Erschreckende Zustände in Stein
Anhand wochenlanger Recherchen zeichnete profil in der Ausgabe vom 1. Juni 1992 ein erschreckendes Bild von den Zuständen in Stein, "Österreichs größter Strafanstalt". Aus diesem Gefängnis würden am Ende "brutalisierte Menschen entlassen , die beim geringsten Anlass explodieren, um ihre Wut an Unschuldigen auszulassen", analysierte ein "Lebenslanger" die Situation.
"Schlimmer geht's nimmer", beklagte ein Funktionär das auch in der SPÖ-Hochburg Wien desaströse Wahlergebnis von Präsidentschaftskandidat Rudolf Streicher. Parteiintern wurde heftig über die Ursachen des Debakels diskutiert, Einigkeit herrschte nur darin, dass man, wie Altbürgermeister Leopold Gratz es ausdrückte, "gegen das Prinzip der indischen Witwenverbrennung" sei. Denn wenn einer durch eine Niederlage politisch "tot" sei, müssten nicht auch noch "ein paar andere mit ins Grab genommen werden".

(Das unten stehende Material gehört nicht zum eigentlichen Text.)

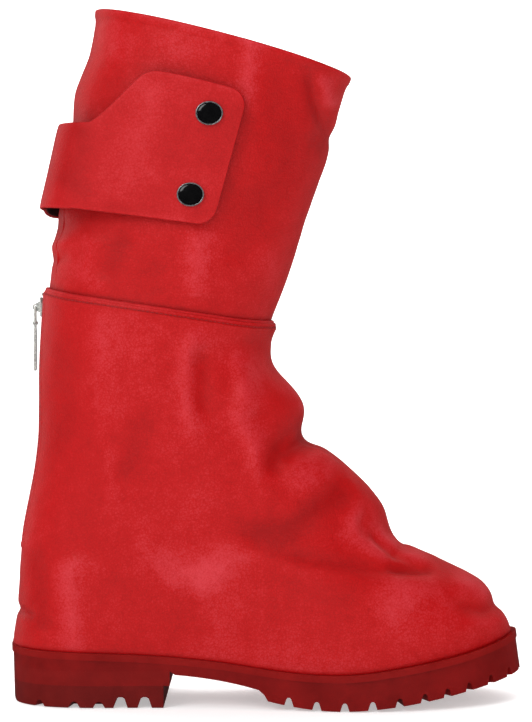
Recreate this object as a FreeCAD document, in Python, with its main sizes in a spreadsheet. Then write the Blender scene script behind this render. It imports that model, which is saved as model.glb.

Im Zuge der Beitrittsverhandlungen zur Europäischen Gemeinschaft würde Österreichs Neutralität zu Grabe getragen, fürchtete eine Mehrheit der Österreicher. Diese Neutralität stehe "für etwas anderes, als sie wirklich ist", schrieb Georg Hoffmann-Ostenhof im Leitartikel, sie sei zur Chiffre eines "historisch erstmalig reifenden österreichischen Nationalstolzes" geworden. Als Mentalität, so Ostenhof, sei Neutralität allerdings hierzulande "zuweilen nur schwer von Charakterlosigkeit zu unterscheiden".